AN IMPORTANT SPINACH-GREEN JADE BRUSHPOT, BITONG
PROPERTY FROM A CALIFORNIA ESTATE
AN IMPORTANT SPINACH-GREEN JADE BRUSHPOT, BITONG

QIANLONG PERIOD (1736-1795)

Details
AN IMPORTANT SPINACH-GREEN JADE BRUSHPOT, BITONG
Qianlong period (1736-1795)
Of unusually large size, the thick cylindrical sides finely and deeply carved with scenes of figures in a continuous mountain landscape, one scene depicting a group of children accompanied by an elderly man with a staff and a woman holding a child on her back standing outside of the entrance to a compound of clustered buildings, another scene showing a boy riding a water buffalo down a path while another buffalo follows behind, and a third scene of two men encouraging two pack-laden donkeys to cross a bridge spanning a rushing river below two other men carrying sacks over their shoulders towards a group of buildings below the cloud-enshrouded rim, the stone of deep green color with some paler mottling and dark speckling throughout
8¾in. (22.3cm.) diam., cloisonné and gilt-bronze stand raised on five ruyi supports joined by a reticulated lotus-spray apron
Provenance
Collection of the Duca da Padoua, Piedmonte.
Sotheby's, London, 10 October 1960, lot 154, T.B. Kitson Collection.
Sir Isaac and Lady Wolfson.
Sotheby's, London, 8 June 1982, lot 310.
Literature
Maynard, 'Chinese and Indian Jade Carvings in the Collection of Sir Isaac and Lady Wolfson', The Connoisseur, June 1963, fig. 5.
R. Keverne, Jade, New York, 1991, p. 184, fig. 139.
Further details
See detail on preceding page

Lot Essay

An equally well-carved green jade brushpot of similar date and just slightly smaller size (20.5cm. diam.) is illustrated in The Baur Collection, Geneva, Chinese Jades and other Hardstones, Geneva, 1976, no.
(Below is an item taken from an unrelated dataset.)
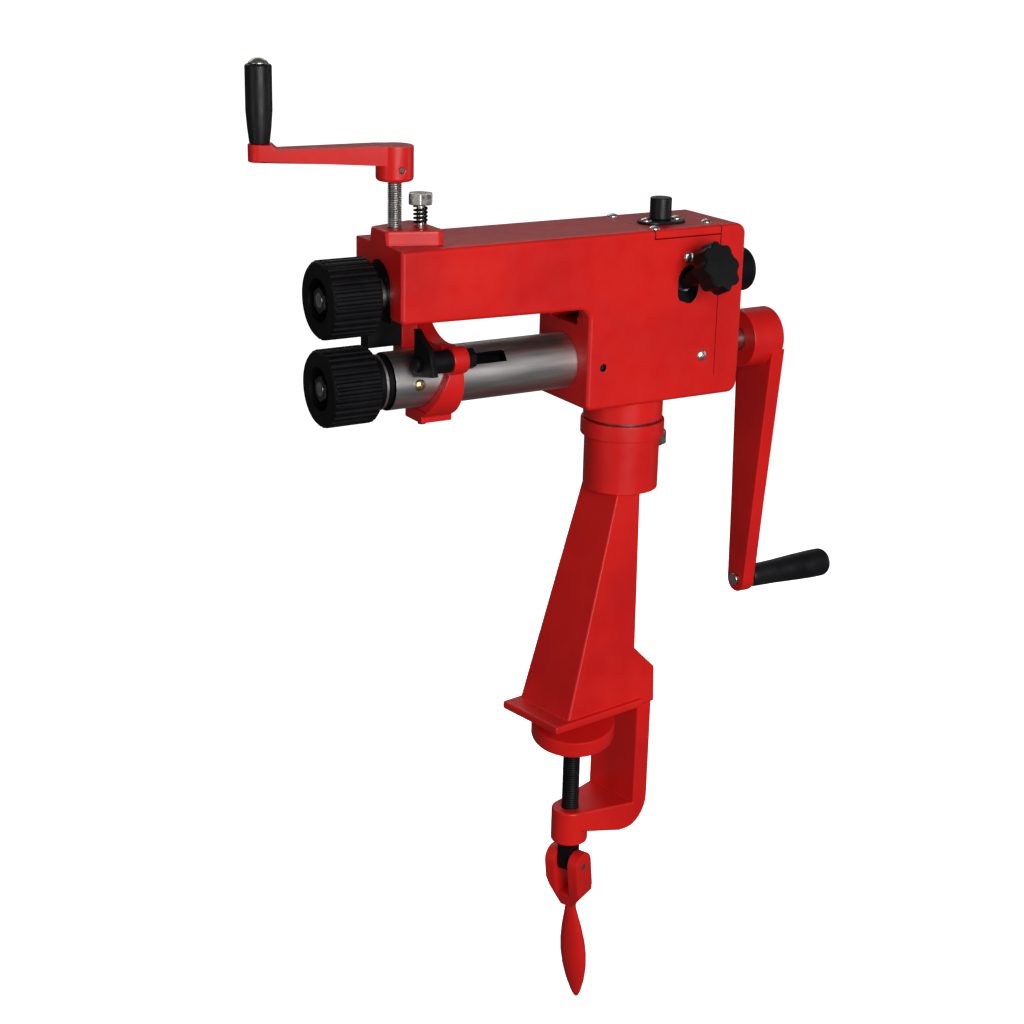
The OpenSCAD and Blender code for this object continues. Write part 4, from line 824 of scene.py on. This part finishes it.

B 98.
In a discussion of the large green jade brushpot dated to the 18th century in the collection of Sir Joseph Hotung, Chinese Jade: From the Neolithic to the Qing, British Museum, London, 1995, no. 29.18, the author, Jessica Rawson, notes that jade workshops sometimes used conventional painting and printing themes as the basis for their designs. The carver treated the surface of the jade almost like a sheet of paper and used his "techniques to produce the effects of a painting."